Y es que no es un caso aislado. Es el reflejo de algo más grande: una mentalidad compartida por muchas personas —letradas, con tribuna como él da a entender— que reproducen, desde la comodidad de sus privilegios, una visión profundamente clasista. Una visión que culpa a los pobres por serlo, que asegura incomodarse ante su presencia, que exige que se les “desembarace” del espacio público como si fuesen residuos urbanos. ¿De verdad creemos que ese es el problema?

Detrás de este discurso hay raíces profundas: medios de comunicación con líneas editoriales poco éticas, ideas colectivas que se repiten sin cuestionamiento y una desconexión total con las realidades ajenas. El papel que juegan los medios de comunicación cuando, lejos de fomentar el pensamiento crítico, se convierten en altavoces de prejuicios profundamente arraigados. 

Cuando un medio le da espacio a este tipo de discursos sin ofrecer un análisis, sin cuestionar su carga ideológica y sin contextualizar la realidad de los sectores vulnerables, deja de informar y comienza a adoctrinar.

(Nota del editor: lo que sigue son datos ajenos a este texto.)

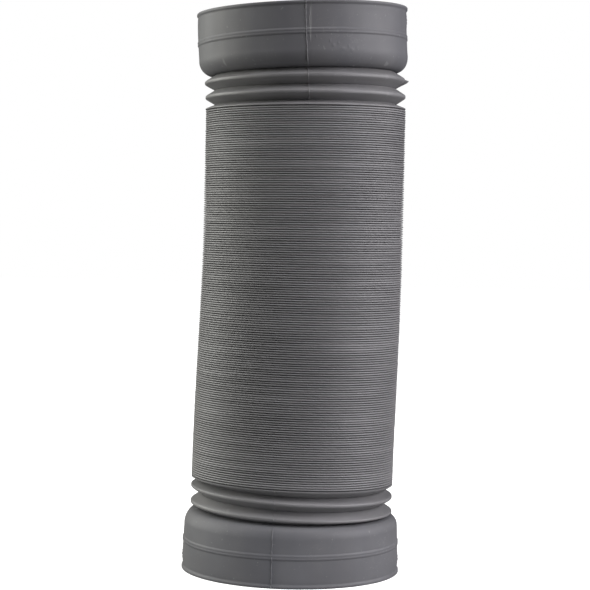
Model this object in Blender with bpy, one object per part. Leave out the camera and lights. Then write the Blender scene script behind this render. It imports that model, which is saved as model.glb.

La línea entre opinión y discriminación se vuelve peligrosamente delgada. Esta falta de responsabilidad editorial no sólo perpetúa estigmas, sino que fortalece estructuras sociales injustas. 

Es inaceptable que los medios se pongan del lado del clasismo y la exclusión, dejando de lado su compromiso con la verdad, la pluralidad y los derechos humanos. En una sociedad democrática, los medios deben ser críticos, no cómplices del desprecio.

Lo verdaderamente alarmante es que estos comentarios no solo se leen en redes sociales o se escuchan en conversaciones casuales; ahora se escriben desde la autoridad de la supuesta academia e historia. Se visten de lógica cívica y preocupación por el patrimonio, cuando en realidad son expresiones de un clasismo arraigado que hiere más de lo que ayuda.

Se habla de “patrimonios” acumulados por personas en situación de calle como si juntar bolsas y cobijas fuera un lujo. Se olvida, convenientemente, que estar en la calle no es una elección, sino el resultado de un sistema que expulsa, margina y no da segundas oportunidades.

¿De qué sirve un centro histórico impecable si lo sostenemos sobre el desprecio a quienes no tienen dónde dormir? ¿Qué clase de comunidad somos si la solución que proponemos es desplazar a los más vulnerables para que no “afecten” nuestra imagen urbana?

Tal vez esto le sorprenderá a todos los que comparten este pensamiento: No, el problema no son ellos. El problema somos nosotros, que no queremos ver, que no queremos incomodarnos, que elegimos la estética antes que la dignidad. Lo que falta no es voluntad para desalojar, sino empatía para comprender. Y sobre todo, valentía para cuestionar el pensamiento colectivo que nos hace sentir incómodos frente a la pobreza, pero no frente a la indiferencia.

El artículo primero de nuestra Constitución establece que todas las personas gozarán de los derechos humanos reconocidos en ella y en los tratados internacionales, que queda prohibida toda discriminación motivada por origen étnico o nacional, género, condición social, salud, religión, opiniones o cualquier otra que atente contra la dignidad humana. Este principio no es negociable, ni puede interpretarse a conveniencia. 

Mientras que el segundo derecho de toda persona —el derecho humano a la igualdad y no discriminación— debería ser la base de toda acción pública. Por eso, resulta intolerable que personas que reproducen discursos clasistas y estigmatizantes, que son incapaces de comprender realidades distintas a la suya y que promueven la exclusión desde su visión sesgada del mundo, ocupen cargos dentro del gobierno o tengan injerencia en la toma de decisiones públicas. 

No se puede servir a la sociedad desde el desprecio a los más vulnerables. Quien no reconoce la dignidad en el otro, no puede estar al servicio de todos.